Dopo la sentenza emessa ieri in merito alla tragedia di Rigopiano sono stati tanti i momenti di tensione in aula, accompagnati da altrettante reazioni da parte dell’opinione pubblica nelle ore successive.
Ma per il Procuratore capo di Pescara Giuseppe Bellelli “la sentenza merita rispetto, come rispetto è dovuto al giudice ed alla funzione dallo stesso esercitata, fermo restando il diritto di critica.” così dichiara in una nota stampa.
“Le aggressioni verbali in aula dopo la lettura della sentenza non possono essere tollerate, cosi come non è accettabile il dileggio del magistrato da chiunque posto in essere” continua il Procuratore.
La sentenza duramente contestata dai presenti in aula infatti comprende 25 assoluzioni e cinque condanne decise del gup di Pescara, Gianluca Sarandrea.

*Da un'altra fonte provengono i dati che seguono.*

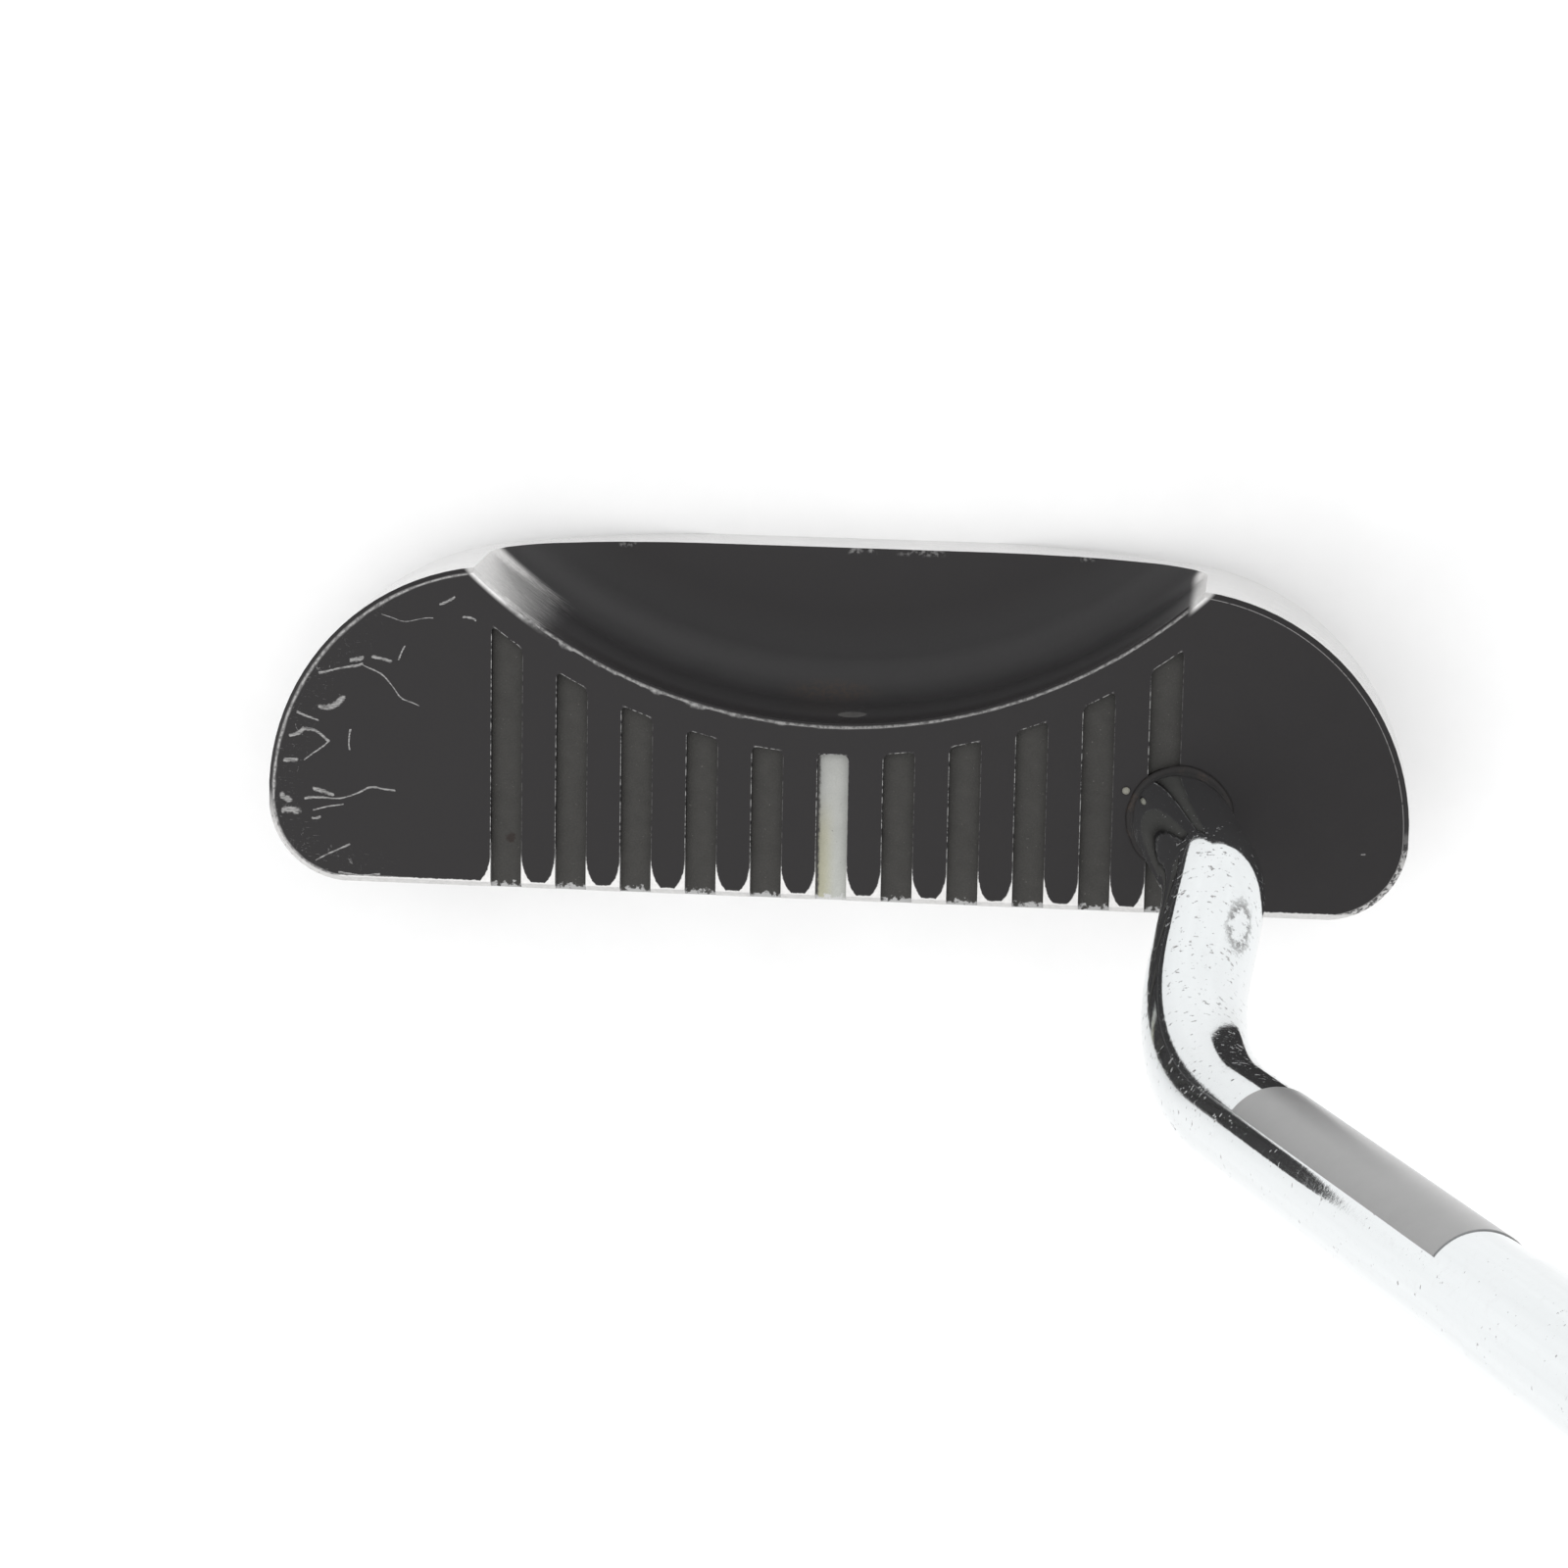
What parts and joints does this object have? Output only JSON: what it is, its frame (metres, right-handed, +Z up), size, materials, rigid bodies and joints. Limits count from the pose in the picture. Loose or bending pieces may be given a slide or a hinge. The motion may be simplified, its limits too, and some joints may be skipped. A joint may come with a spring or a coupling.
{
  "type": "blade putter",
  "caption": "Right-handed half-mallet blade putter: grooved black crown with a white sight line, scooped back, double-bend chrome shaft and swelling grip with one flat.",
  "frame": {"origin": "on the ground under the sight line, at the middle of the head's depth, on the sole's flat pad", "axes": "+X from the sight line towards the heel, +Y from the striking face towards the back of the head, +Z up"},
  "size_m": [0.4107, 0.0503, 0.833],
  "materials": {
    "head_black": "black baked paint on satin-polished steel, bare on the bevels",
    "groove_grey": "dark grey enamel set in milled grooves",
    "sight_white": "yellowed white enamel",
    "plug_steel": "turned steel plug, paint worn off",
    "shaft_chrome": "bright chrome plate with pitting and light rust",
    "shaft_glue": "cured epoxy, stained by rust",
    "label_foil": "plain satin grey foil",
    "tape_paper": "crepe paper tape",
    "grip_rubber": "moulded black rubber"
  },
  "bodies": {
    "root": {"head_body": "head_black", "sight_line_fill": "sight_white", "groove_fill_1": "groove_grey", "groove_fill_2": "groove_grey", "groove_fill_3": "groove_grey", "groove_fill_4": "groove_grey", "groove_fill_5": "groove_grey", "groove_fill_6": "groove_grey", "groove_fill_7": "groove_grey", "groove_fill_8": "groove_grey", "groove_fill_9": "groove_grey", "groove_fill_10": "groove_grey", "scoop_plug": "plug_steel", "shaft": "shaft_chrome", "shaft_glue": "shaft_glue", "shaft_label": "label_foil", "grip_tape": "tape_paper", "grip": "grip_rubber"}
  },
  "joints": []
}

“Gli atti processuali documentano come le indagini sono state svolte in ogni direzione; i reati contestati riguardano esponenti di tutti i settori delle pubbliche amministrazioni interessate alla vicenda dopo che, prima del processo, 22 posizioni erano state archiviate” spiega il Procuratore.
Il Procuratore ha anche risposto a chi nelle ore successive alla sentenza aveva insinuato che “vi sarebbero altri responsabili, tenuti fuori dal processo dalla Procura della Repubblica” affermando che “si tratta di tentativi irresponsabili di sviare l'attenzione e le aspettative dai reali temi del processo, e dai fatti, mediante la diffusione di fake news.”
E continua: “Il giudice, nella solitudine della camera di consiglio, decide in piena indipendenza, senza dover assecondare le aspettative della opinione pubblica, attenendosi solo alla legge ed alle risultanze processuali”
Rimane la vicinanza del Procuratore a chi avesse percepito questa sentenza come dolorosa e sconcertante, l’auspicio è quello di vedere “tale disarmonia, che può apparire incomprensibile e della quale anche i magistrati della procura della repubblica di Pescara intendono farsi carico, ricomporsi dopo la lettura delle motivazioni della sentenza, o nei successivi gradi di giudizio”.
Conclude con una citazione dell’avvocato Piero Calamandrei davanti al Tribunale, che afferma che le leggi "perché non siano formule vuote devono scaturire dalla coscienza di cittadini, devono essere sentite come nostre".